[Start of DATA FOR THE TASK]

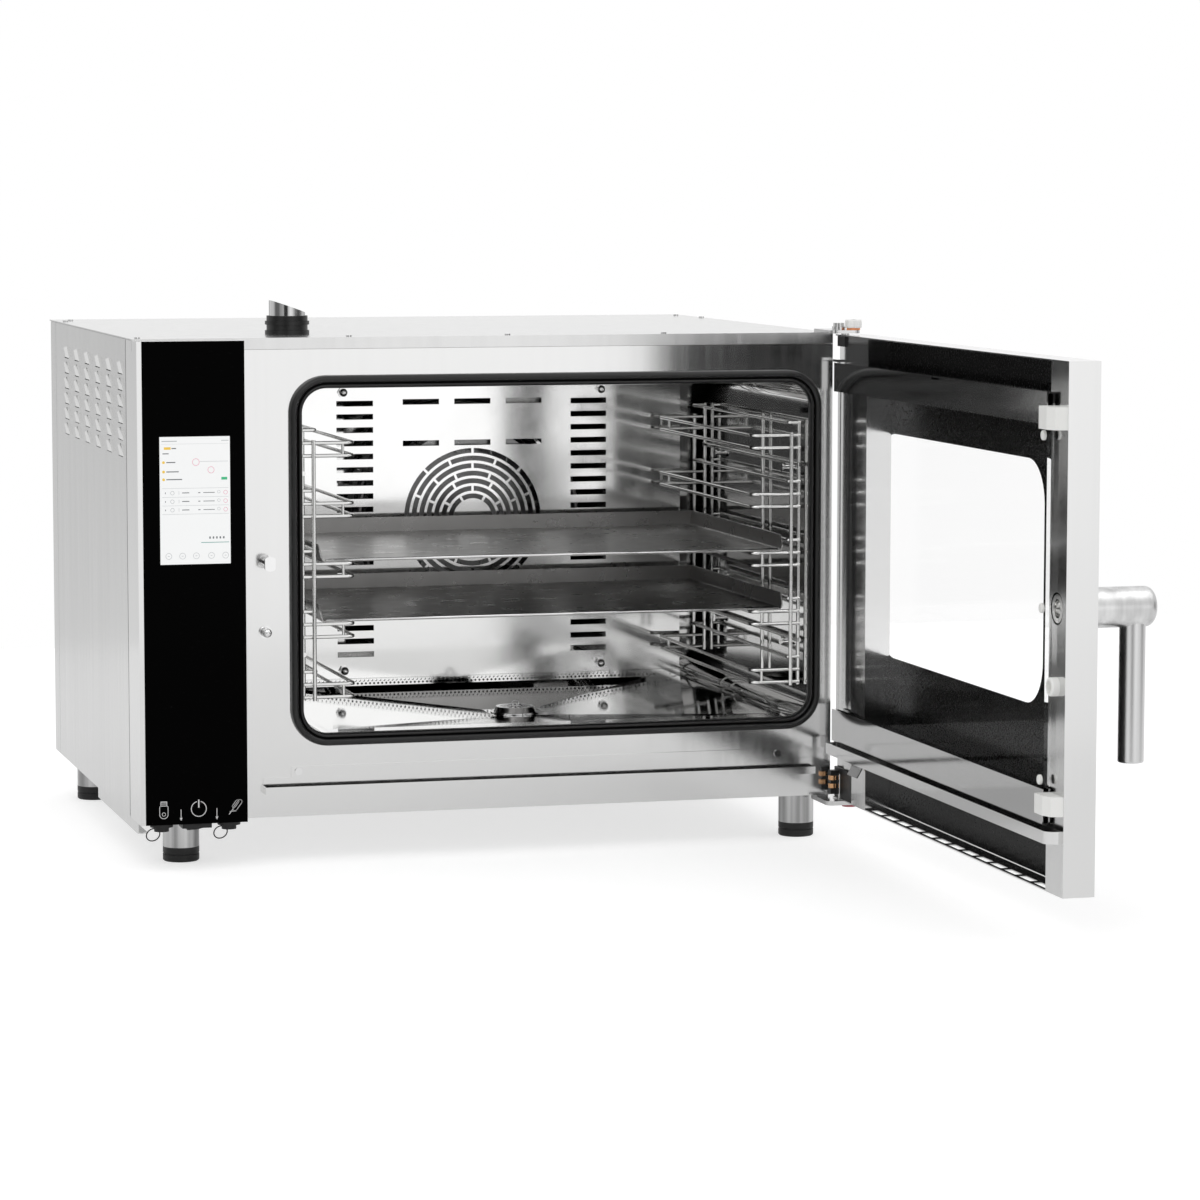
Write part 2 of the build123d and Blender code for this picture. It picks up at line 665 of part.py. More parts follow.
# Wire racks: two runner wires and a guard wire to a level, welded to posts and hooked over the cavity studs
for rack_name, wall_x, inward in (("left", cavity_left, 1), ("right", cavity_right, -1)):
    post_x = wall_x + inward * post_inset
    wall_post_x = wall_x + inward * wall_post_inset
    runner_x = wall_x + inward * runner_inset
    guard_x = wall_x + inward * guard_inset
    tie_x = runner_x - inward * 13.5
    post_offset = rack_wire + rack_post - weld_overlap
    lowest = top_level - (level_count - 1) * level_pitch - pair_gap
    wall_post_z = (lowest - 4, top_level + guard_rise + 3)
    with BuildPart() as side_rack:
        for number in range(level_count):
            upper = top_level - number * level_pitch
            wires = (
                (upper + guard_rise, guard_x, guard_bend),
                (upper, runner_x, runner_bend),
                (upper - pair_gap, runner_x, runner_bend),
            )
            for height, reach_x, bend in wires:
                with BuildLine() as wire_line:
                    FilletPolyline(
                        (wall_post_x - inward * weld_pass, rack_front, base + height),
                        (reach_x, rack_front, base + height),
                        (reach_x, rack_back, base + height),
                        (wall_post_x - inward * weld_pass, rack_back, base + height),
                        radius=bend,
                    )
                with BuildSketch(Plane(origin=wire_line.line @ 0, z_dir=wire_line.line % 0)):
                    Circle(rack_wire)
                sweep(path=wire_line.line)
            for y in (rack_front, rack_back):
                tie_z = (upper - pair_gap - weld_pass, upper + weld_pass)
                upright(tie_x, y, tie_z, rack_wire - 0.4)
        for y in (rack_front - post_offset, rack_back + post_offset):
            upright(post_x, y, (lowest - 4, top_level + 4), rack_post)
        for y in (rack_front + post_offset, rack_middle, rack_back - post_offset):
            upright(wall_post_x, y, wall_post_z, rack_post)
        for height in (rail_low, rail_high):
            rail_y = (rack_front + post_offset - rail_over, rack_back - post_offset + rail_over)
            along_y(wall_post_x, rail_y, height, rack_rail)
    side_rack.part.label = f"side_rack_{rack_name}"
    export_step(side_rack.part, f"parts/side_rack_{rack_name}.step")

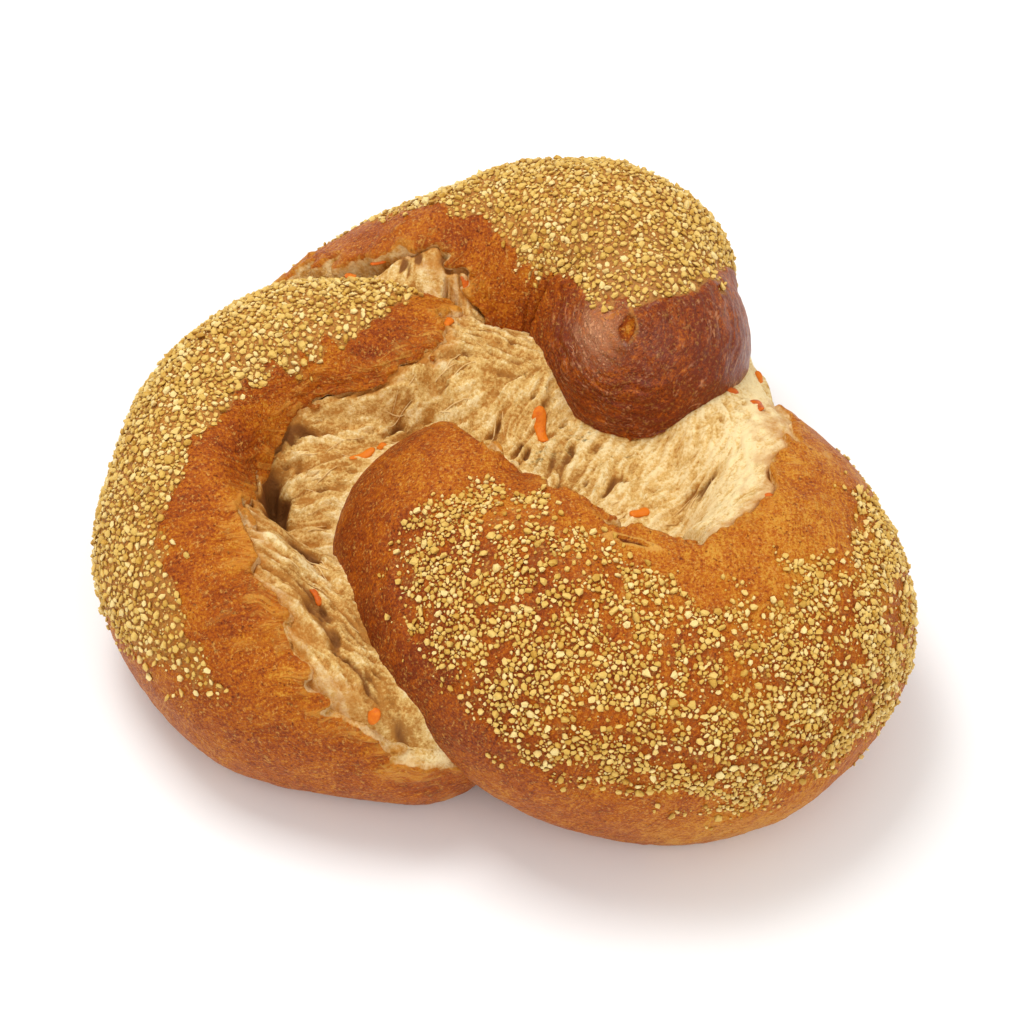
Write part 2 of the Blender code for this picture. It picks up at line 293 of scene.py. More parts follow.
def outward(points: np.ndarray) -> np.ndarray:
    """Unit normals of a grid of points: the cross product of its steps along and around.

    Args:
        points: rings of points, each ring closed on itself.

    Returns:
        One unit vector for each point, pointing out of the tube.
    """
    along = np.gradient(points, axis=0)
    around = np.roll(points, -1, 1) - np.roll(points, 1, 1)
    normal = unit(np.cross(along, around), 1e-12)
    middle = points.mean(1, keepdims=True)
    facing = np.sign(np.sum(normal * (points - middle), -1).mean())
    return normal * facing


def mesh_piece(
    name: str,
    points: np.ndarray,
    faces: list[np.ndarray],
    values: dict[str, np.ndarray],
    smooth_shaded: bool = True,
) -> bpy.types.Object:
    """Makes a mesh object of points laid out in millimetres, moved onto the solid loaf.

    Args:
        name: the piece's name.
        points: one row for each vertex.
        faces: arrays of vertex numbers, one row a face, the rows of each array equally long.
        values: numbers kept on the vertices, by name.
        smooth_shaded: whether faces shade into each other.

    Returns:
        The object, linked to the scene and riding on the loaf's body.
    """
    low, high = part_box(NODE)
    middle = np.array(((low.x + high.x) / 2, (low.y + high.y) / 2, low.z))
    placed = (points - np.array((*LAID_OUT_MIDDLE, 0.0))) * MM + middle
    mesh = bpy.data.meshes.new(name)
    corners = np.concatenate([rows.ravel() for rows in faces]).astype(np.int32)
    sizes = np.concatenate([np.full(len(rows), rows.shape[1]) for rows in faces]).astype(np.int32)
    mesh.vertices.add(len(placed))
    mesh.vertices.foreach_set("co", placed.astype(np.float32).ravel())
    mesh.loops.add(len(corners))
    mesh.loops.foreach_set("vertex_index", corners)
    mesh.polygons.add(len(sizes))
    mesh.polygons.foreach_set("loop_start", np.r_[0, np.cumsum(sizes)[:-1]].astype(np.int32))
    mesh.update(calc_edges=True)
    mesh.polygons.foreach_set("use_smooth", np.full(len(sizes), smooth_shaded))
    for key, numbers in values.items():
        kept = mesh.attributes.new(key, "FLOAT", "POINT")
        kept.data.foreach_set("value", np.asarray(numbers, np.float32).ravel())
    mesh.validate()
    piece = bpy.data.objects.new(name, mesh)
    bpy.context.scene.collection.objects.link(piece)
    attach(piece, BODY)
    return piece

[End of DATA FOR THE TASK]

EXERCISE> Set down each entry again, unchanged.

EXERCISE OUTPUT>
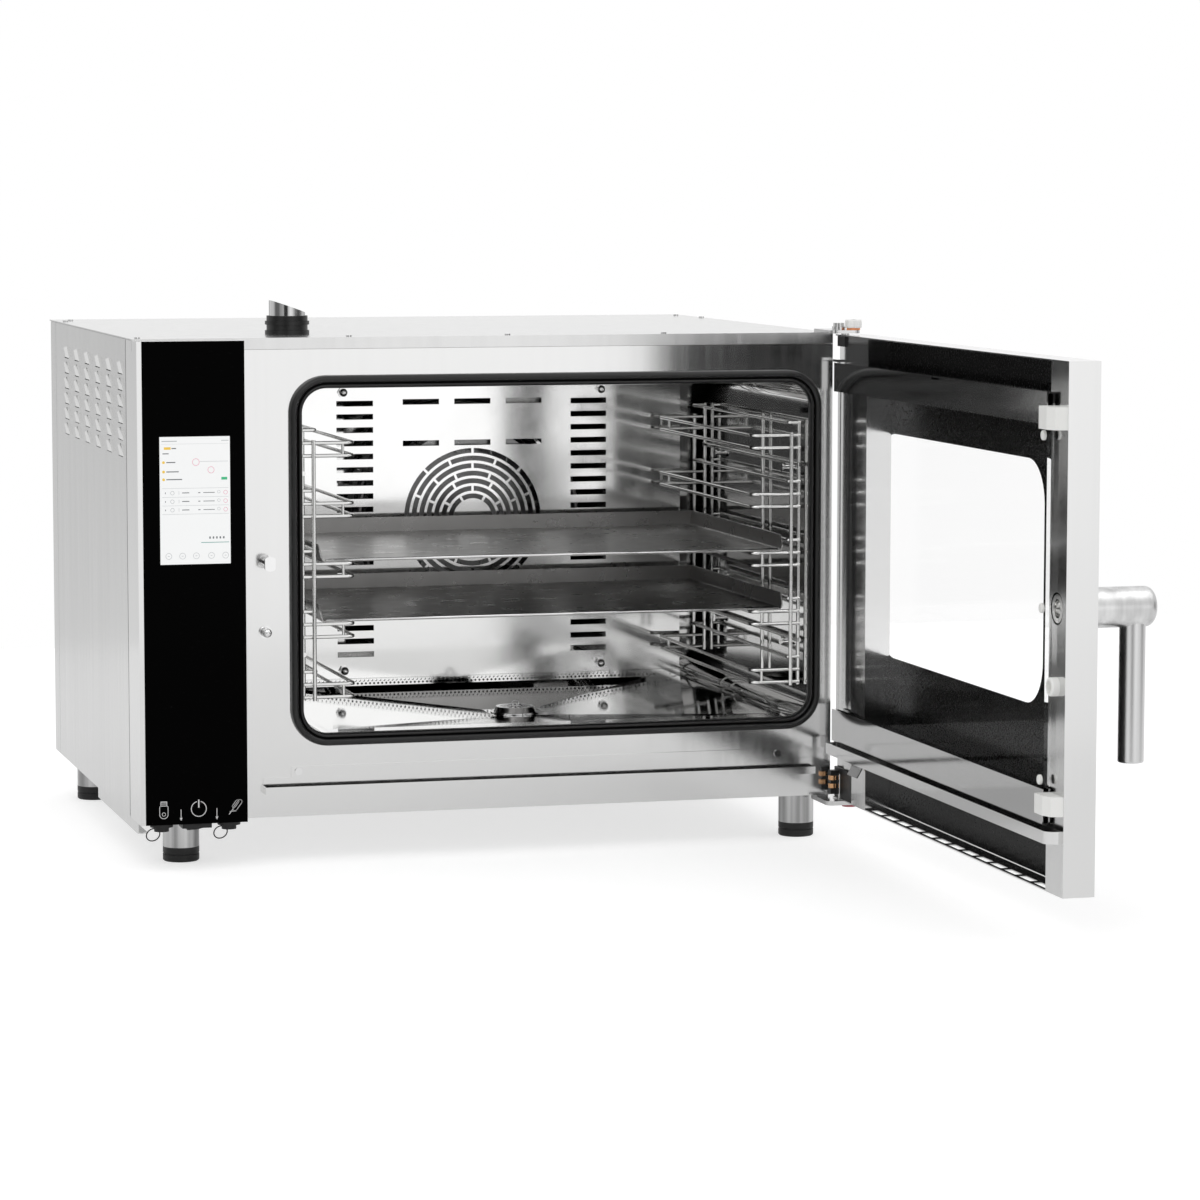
Write part 2 of the build123d and Blender code for this picture. It picks up at line 665 of part.py. More parts follow.
# Wire racks: two runner wires and a guard wire to a level, welded to posts and hooked over the cavity studs
for rack_name, wall_x, inward in (("left", cavity_left, 1), ("right", cavity_right, -1)):
    post_x = wall_x + inward * post_inset
    wall_post_x = wall_x + inward * wall_post_inset
    runner_x = wall_x + inward * runner_inset
    guard_x = wall_x + inward * guard_inset
    tie_x = runner_x - inward * 13.5
    post_offset = rack_wire + rack_post - weld_overlap
    lowest = top_level - (level_count - 1) * level_pitch - pair_gap
    wall_post_z = (lowest - 4, top_level + guard_rise + 3)
    with BuildPart() as side_rack:
        for number in range(level_count):
            upper = top_level - number * level_pitch
            wires = (
                (upper + guard_rise, guard_x, guard_bend),
                (upper, runner_x, runner_bend),
                (upper - pair_gap, runner_x, runner_bend),
            )
            for height, reach_x, bend in wires:
                with BuildLine() as wire_line:
                    FilletPolyline(
                        (wall_post_x - inward * weld_pass, rack_front, base + height),
                        (reach_x, rack_front, base + height),
                        (reach_x, rack_back, base + height),
                        (wall_post_x - inward * weld_pass, rack_back, base + height),
                        radius=bend,
                    )
                with BuildSketch(Plane(origin=wire_line.line @ 0, z_dir=wire_line.line % 0)):
                    Circle(rack_wire)
                sweep(path=wire_line.line)
            for y in (rack_front, rack_back):
                tie_z = (upper - pair_gap - weld_pass, upper + weld_pass)
                upright(tie_x, y, tie_z, rack_wire - 0.4)
        for y in (rack_front - post_offset, rack_back + post_offset):
            upright(post_x, y, (lowest - 4, top_level + 4), rack_post)
        for y in (rack_front + post_offset, rack_middle, rack_back - post_offset):
            upright(wall_post_x, y, wall_post_z, rack_post)
        for height in (rail_low, rail_high):
            rail_y = (rack_front + post_offset - rail_over, rack_back - post_offset + rail_over)
            along_y(wall_post_x, rail_y, height, rack_rail)
    side_rack.part.label = f"side_rack_{rack_name}"
    export_step(side_rack.part, f"parts/side_rack_{rack_name}.step")

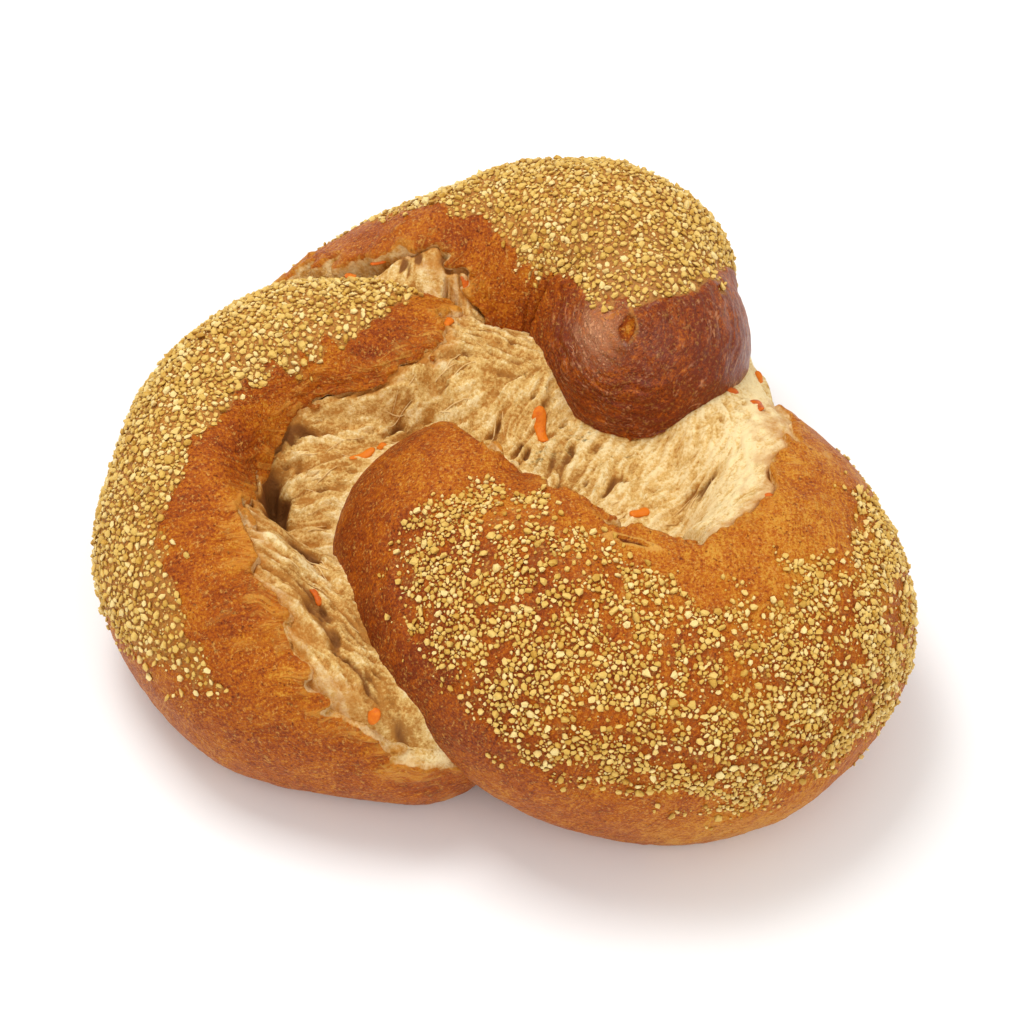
Write part 2 of the Blender code for this picture. It picks up at line 293 of scene.py. More parts follow.
def outward(points: np.ndarray) -> np.ndarray:
    """Unit normals of a grid of points: the cross product of its steps along and around.

    Args:
        points: rings of points, each ring closed on itself.

    Returns:
        One unit vector for each point, pointing out of the tube.
    """
    along = np.gradient(points, axis=0)
    around = np.roll(points, -1, 1) - np.roll(points, 1, 1)
    normal = unit(np.cross(along, around), 1e-12)
    middle = points.mean(1, keepdims=True)
    facing = np.sign(np.sum(normal * (points - middle), -1).mean())
    return normal * facing


def mesh_piece(
    name: str,
    points: np.ndarray,
    faces: list[np.ndarray],
    values: dict[str, np.ndarray],
    smooth_shaded: bool = True,
) -> bpy.types.Object:
    """Makes a mesh object of points laid out in millimetres, moved onto the solid loaf.

    Args:
        name: the piece's name.
        points: one row for each vertex.
        faces: arrays of vertex numbers, one row a face, the rows of each array equally long.
        values: numbers kept on the vertices, by name.
        smooth_shaded: whether faces shade into each other.

    Returns:
        The object, linked to the scene and riding on the loaf's body.
    """
    low, high = part_box(NODE)
    middle = np.array(((low.x + high.x) / 2, (low.y + high.y) / 2, low.z))
    placed = (points - np.array((*LAID_OUT_MIDDLE, 0.0))) * MM + middle
    mesh = bpy.data.meshes.new(name)
    corners = np.concatenate([rows.ravel() for rows in faces]).astype(np.int32)
    sizes = np.concatenate([np.full(len(rows), rows.shape[1]) for rows in faces]).astype(np.int32)
    mesh.vertices.add(len(placed))
    mesh.vertices.foreach_set("co", placed.astype(np.float32).ravel())
    mesh.loops.add(len(corners))
    mesh.loops.foreach_set("vertex_index", corners)
    mesh.polygons.add(len(sizes))
    mesh.polygons.foreach_set("loop_start", np.r_[0, np.cumsum(sizes)[:-1]].astype(np.int32))
    mesh.update(calc_edges=True)
    mesh.polygons.foreach_set("use_smooth", np.full(len(sizes), smooth_shaded))
    for key, numbers in values.items():
        kept = mesh.attributes.new(key, "FLOAT", "POINT")
        kept.data.foreach_set("value", np.asarray(numbers, np.float32).ravel())
    mesh.validate()
    piece = bpy.data.objects.new(name, mesh)
    bpy.context.scene.collection.objects.link(piece)
    attach(piece, BODY)
    return piece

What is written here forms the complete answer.